Trump couldn’t weasel out of questions about his (still undisclosed) tax returns. When Hillary brought up his ugly record of actually not paying laborers and craftsmen, Trump said “Well, maybe I was unsatisfied,” as if that explained everything. He had nothing at all to say when Hillary mocked him for declaring bankruptcy six times. When she added, in a pleasantly arch way, “some business owners haven’t declared bankruptcy even once,” it really seemed like Trump needed the reminder.
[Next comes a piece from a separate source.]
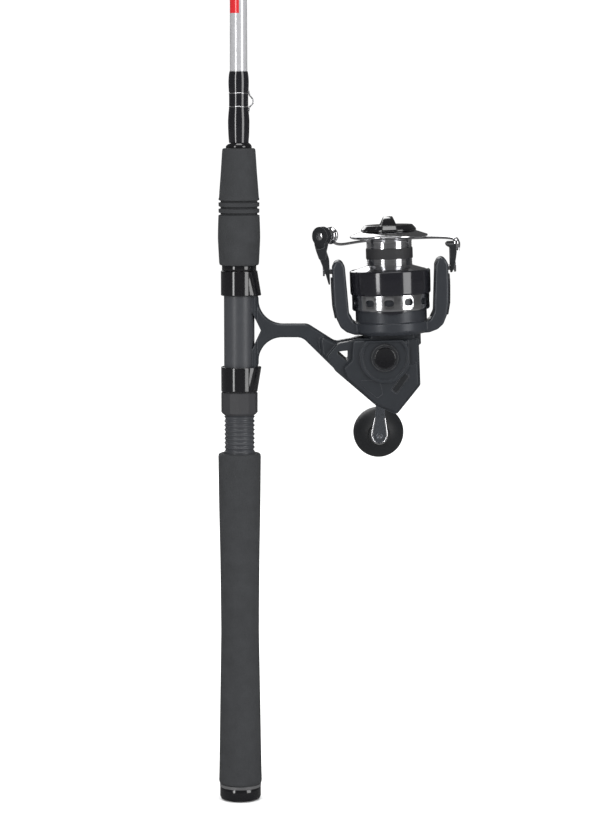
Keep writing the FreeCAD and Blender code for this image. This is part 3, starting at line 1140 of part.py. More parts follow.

Trump tried to re-spin, again, his recent debacles “courting” African-Americans. He got shown up when Hillary praised, earnestly, the success stories in our black communities. “I say nothing [about race],” Trump kept repeating. It was a sign of panic, and his claim that street gangs are full of illegal immigrants was a desperate move. A shout-out to his racist constituency wasn’t compatible with this “reasonable,” moderate, fact-checking (!) version of Trump. His stuff about gangs needed to at least sound like a fact, and it didn’t. How many people were murdered in Chicago, Donald? 4,000? 3,000? We listened to him and silently wondered if he knew any statistics about any city other than Chicago. In reply, Hillary cited national crime statistics from memory — not because she’d memorized them specifically for the debate, but because she is educated, experienced, informed.

Hillary didn’t always sound the right note. Some of her sentences weren’t sentences. Midway through the debate, she seemed angry and smug, and it took her a while to relax again. Trump did a good job interrupting her attacks by saying “WRONG,” but that wasn’t nearly enough. When Trump started getting personal he had no credibility left. He abandoned the issues to talk about “stamina” and “temperament,” and he sounded like an insecure man afraid to see a woman become President. Hillary didn’t need to be especially witty or nimble when she replied. She only needed to seem unruffled, and she did much better than that. She seemed like a deadly lawyer who had just been handed an unexpectedly easy win.

I want somebody that fearless and capable on my side. So does the rest of America. It is over. Trump has lost.